The British government has denounced the proceedings as a sham trial and called for Russia to respect the Geneva Conventions, a series of international treaties that govern the treatment of prisoners of war. Russia contends the men are mercenaries and thus not covered by those rules.

Two American fighters also went missing near the city of Kharkiv, near Ukraine’s border with Russia, last week. The Kremlin-run RT news channel has since aired interviews with Alexander Drueke and Andy Huynh – both of whom are U.S. military veterans – and reported that they too were in the custody of the Donetsk People’s Republic. In its online coverage, RT wrote that “the stakes for Drueke and Huynh are high” because of the death penalty sentence given to the captured British and Moroccan fighters.

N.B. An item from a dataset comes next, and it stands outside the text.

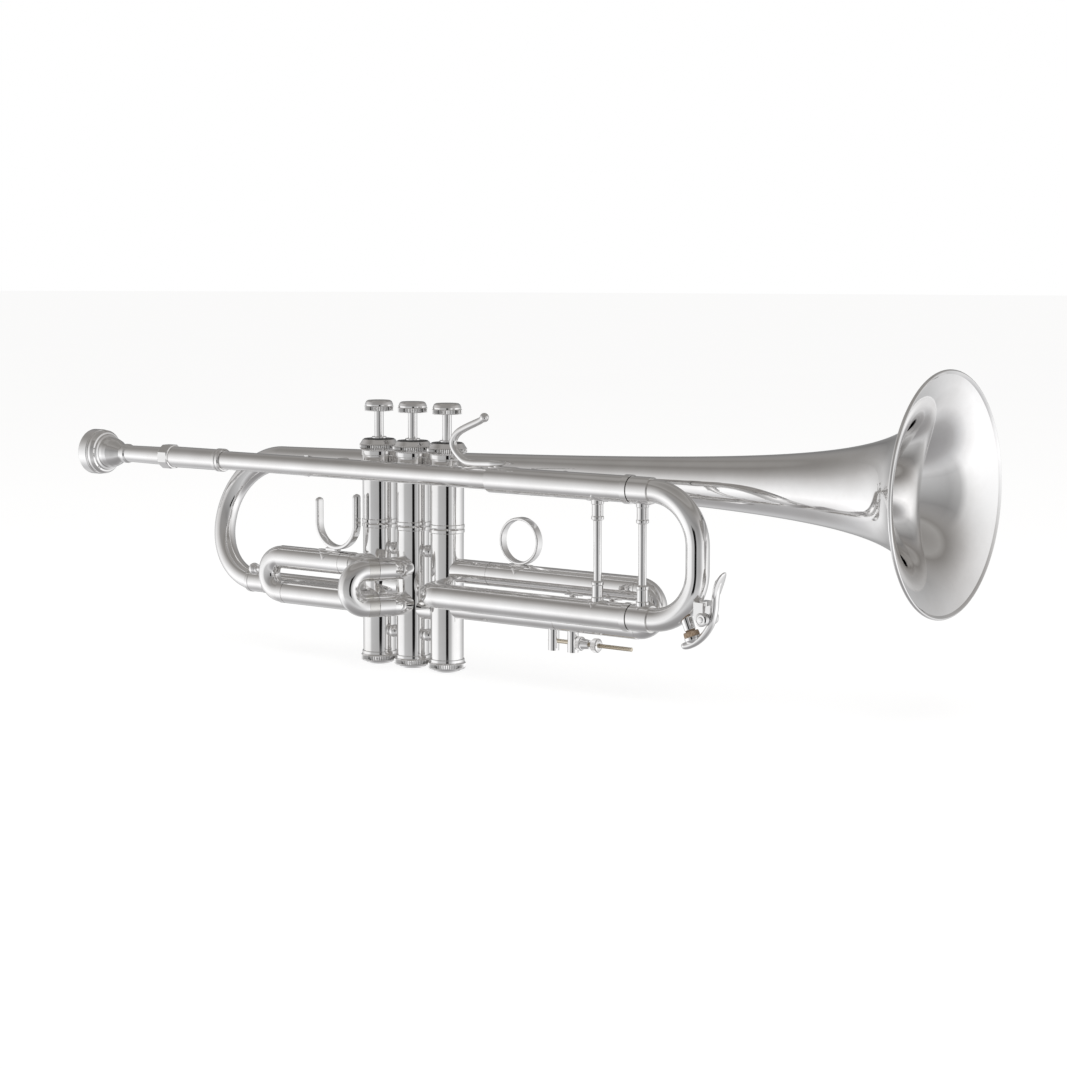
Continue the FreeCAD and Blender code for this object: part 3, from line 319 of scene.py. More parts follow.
def flowing(points, steps=8):
    """A smooth path through all the points."""
    points = [Vector(p) for p in points]
    points = [points[0] * 2 - points[1]] + points + [points[-1] * 2 - points[-2]]
    out = [points[1]]
    for a, b, c, d in zip(points, points[1:], points[2:], points[3:]):
        for k in range(1, steps + 1):
            t = k / steps
            out.append((b * 2 + (c - a) * t + (a * 2 - b * 5 + c * 4 - d) * t * t
                        + (b * 3 - c * 3 + d - a) * t * t * t) / 2)
    return out


def sweep(path, normal, section):
    """A section carried along a flat path.  section(travelled, length) gives its points."""
    normal = Vector(normal).normalized()
    path = [p for i, p in enumerate(path) if i == 0 or (p - path[i - 1]).length > 1e-4]
    travelled = [0.0]
    for before, after in zip(path, path[1:]):
        travelled.append(travelled[-1] + (after - before).length)
    verts = []
    for i, point in enumerate(path):
        ahead = (path[min(i + 1, len(path) - 1)] - path[max(i - 1, 0)]).normalized()
        side = normal.cross(ahead)
        ring = section(travelled[i], travelled[-1])
        verts += [point + side * a + normal * b for a, b in ring]
    count, faces = len(ring), []
    for i in range(len(path) - 1):
        for k in range(count):
            n, base = (k + 1) % count, i * count
            faces.append([base + k, base + n, base + count + n, base + count + k])
    last = (len(path) - 1) * count
    return verts, faces + [list(range(count)), list(range(last, last + count))]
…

It is illegal under the Geneva Conventions to broadcast coerced interviews with prisoners of war.

Mr. Drueke, 39, and Mr. Huynh, 27, were not members of the International Legion or the regular Ukrainian army, but instead are reported to have fought for loosely organized volunteer groups that sometimes operate outside the control of the Ukrainian command structure. The two reportedly became separated from the rest of their unit while on a mission.

A third American fighter is also missing in Ukraine, according to his family and the U.S. State Department.

An unknown number of foreigners – including some Canadians – have come to Ukraine planning to enlist, only to find the official process frustrating to navigate. Some end up joining unofficial volunteer formations.

On a recent visit to the central Ukrainian city of Dnipro, The Globe encountered a group of about a dozen men – including at least four Canadians, as well as others from the U.S., France and Mexico – who spent their days wearing military fatigues and drinking in local bars while complaining that no one would give them a weapon and send them to the front line. The men refused to give their names, but vowed they would find a way to join the fight.